Rental rates are usually 20-30% higher than what you would pay on a mortage for the same property, thats quadruple your interest right there. I think your math is off.

robb.monn 19 Sep 06

Saying that an ipod costs $30 and is sold for $80 is a misnomer.

That’s like saying that 37signals apps costs the pennies that they pay per user for hosting, but they charge $5-100/ month for them.

That kind of logic does no one any favors — design and engineering are real costs… more real than the materials in my mind because we all know how crappy an object made of $30 of materials can be, but we have no idea how great an object can be made from the same bits with greet design and engineering.

meh 19 Sep 06

I have no idea how art should be priced, the market seems just as good at mechanism as any . . but I do find it cynical and hypocritical when people sell anti-corporate messages using corporate channels. Take shepard farley and his Obey brand sold through mass retailers like urban outfitters (and yes even disounters when they’ve got to move excess inventory at the end of a season) … and I’s add banksy to that list selling art via agents/galleries etc. to “collectors”. I recognize the message in the art, but I don’t think anyone needs to own it.

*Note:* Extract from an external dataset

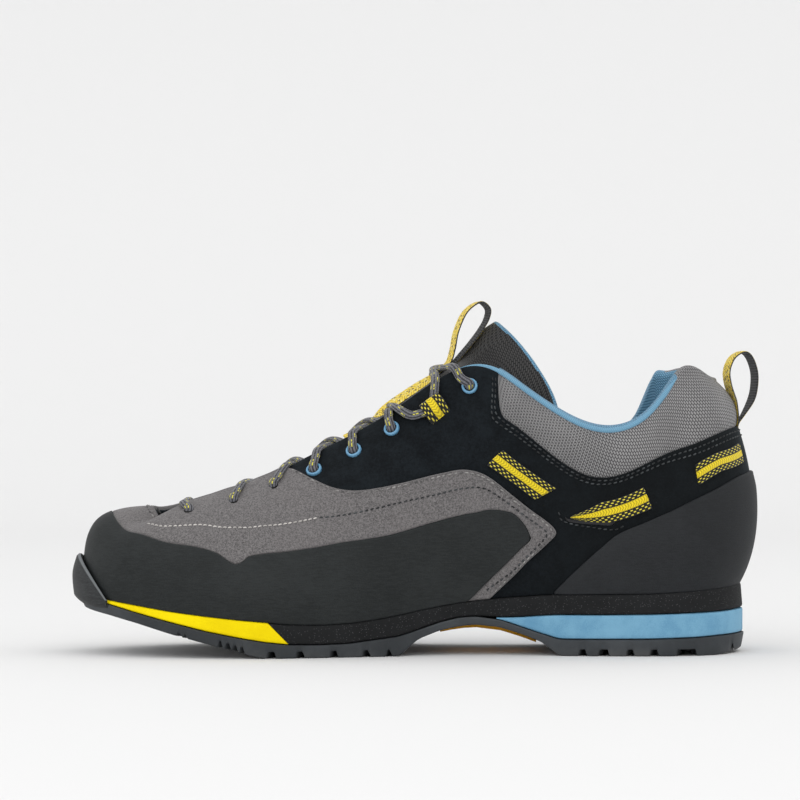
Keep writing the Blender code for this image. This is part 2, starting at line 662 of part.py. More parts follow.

Re: Linsey. Buffett has never had to borrow money because he’s never put himself in a position where’s he’s needed to borrow money. He recognizes and operates within his constraints. It just so happens his constraints are a lot wider now, but they weren’t always that way.

MH 19 Sep 06

Loooove the angry professor video. Some people just have their heads waaay too far up their ass to have any consideration for others, and this one got his comeuppance.

brad 19 Sep 06

@Jon Maddox — The NY Times had an interesting article a few months ago that concluded that in many markets today, renting actually makes more economic sense than buying. I agree that if the market’s good and houses are appreciating in value then buying with a mortgage makes sense. You don’t build up much equity in five years (a greater portion of your payments goes toward interest in the first few years of a mortgage), but you might make some money in that time if the market’s right. But in fact the case is not always so clear. When you factor in all the costs of maintenance, repair, etc. that owners have to pay and renters don’t, if you live in an area with reasonable rents (here in Montreal I pay $550 Canadian per month for a three-bedroom apartment), and if you have good alternative investments available that you can use for the money you’re saving by not owning a house, you can actually end up better off renting.

nate 19 Sep 06

@Jon Maddox:

Jon, that’s a good point, but you also have to consider that a house, as with any investment, is worth exactly $0 until you’re actually ready to sell it. True, traditional accounting would consider a home an “asset,” but the question is, who’s asset?

Yours or the bank’s?

Erik 19 Sep 06

The new Office Max layout is very similar to what they have at Brandsmart USA. They only have them in Florida and Georgia, but they’re kind of like Circuit City, only with really annoying ads. They have a “racetrack” with certain sections on the edges- TVs, appliances, etc. The center is small appliances. You enter on one side of the racetrack and check out on the exact opposite side, making sure that you have to pass by at least half of the merchandise. Usually, you end up making 2 or 3 complete revolutions. Very annoying, but understandably effective.

robb.monn 19 Sep 06

A house could easily be worth less than $0, actually. A lot less.

A friend bought a 1 bedroom in the village in 1987 for $190k. She lost her job in 1992 and had to move out of the city for a new one. She sold her place for $120 (all the market would pay at the time) and had to BORROW (against her parents house’s equity) about $80k to ‘sell’ the apartment. If a similar drop in value happened in my hood it would be a $500k apartment that was suddenly worth $300k. I’d have to come up with several years’ salary (pretax!) to get out of that hole, even though I can theoretically afford a $500k mortgage.

It’s nice to have equity in a piece of real estate, but if the market goes down any considerable amount we’re going to see the downside of ‘owning.’

meh 19 Sep 06

@ Jon

Any asset you buy can be an investment if that is how you are looking at it. A car is usually a bad shorterm investment in terms of capial appreciation, but can be a great long term invesment (think classic collectable cars). A house can go either way depending on the market, but does tend to be a good longterm investment. Neither provide any returns (except if you rent them) until you sell them, and that is all market driven. If you are financing your asset purchase, the main variables to look at are cost of money (interest rate) and maintenace costs, basing financing decisions on expected future market demand/price for your asset is a fools sport. I think your expectations are off.

meh 19 Sep 06

What I was getting at was the Buffett has never been in the situation where he has NEEDED to borrow money to get a deal done or finance operations of a company. Some BRK subsidiaries have taken on debt at attractive levels, but they have never NEEDED to. I think Buffett’s reluctance to take on debt crosses over from business into personal sphere’s .. his comment ” The other reason is I never thought I would be way happier when I had 2X instead of X” sums up his thought on leverage . . If you know about Buffett’s philosophy, its about operating within ones means comfortably and with the lowest amount of risk, not stretching yourself financial because the market at a specific time is willing to lend you easy money. Although I will agree and say I don’t think Buffett is specifcally saying not to borrow money to buy a house, he’s just saying how he has operated.

Marcin 20 Sep 06

@Jon,

Here in Sydney, Australia, the apartment I’m renting for $410/wk would cost about $750/wk in mortgage repayments (assuming a value/loan of $400,000, which is pretty much right).

Also, buying property as an investment is different to buying to live in - in Australia at least interest payments on investment loans are tax deductible from your income.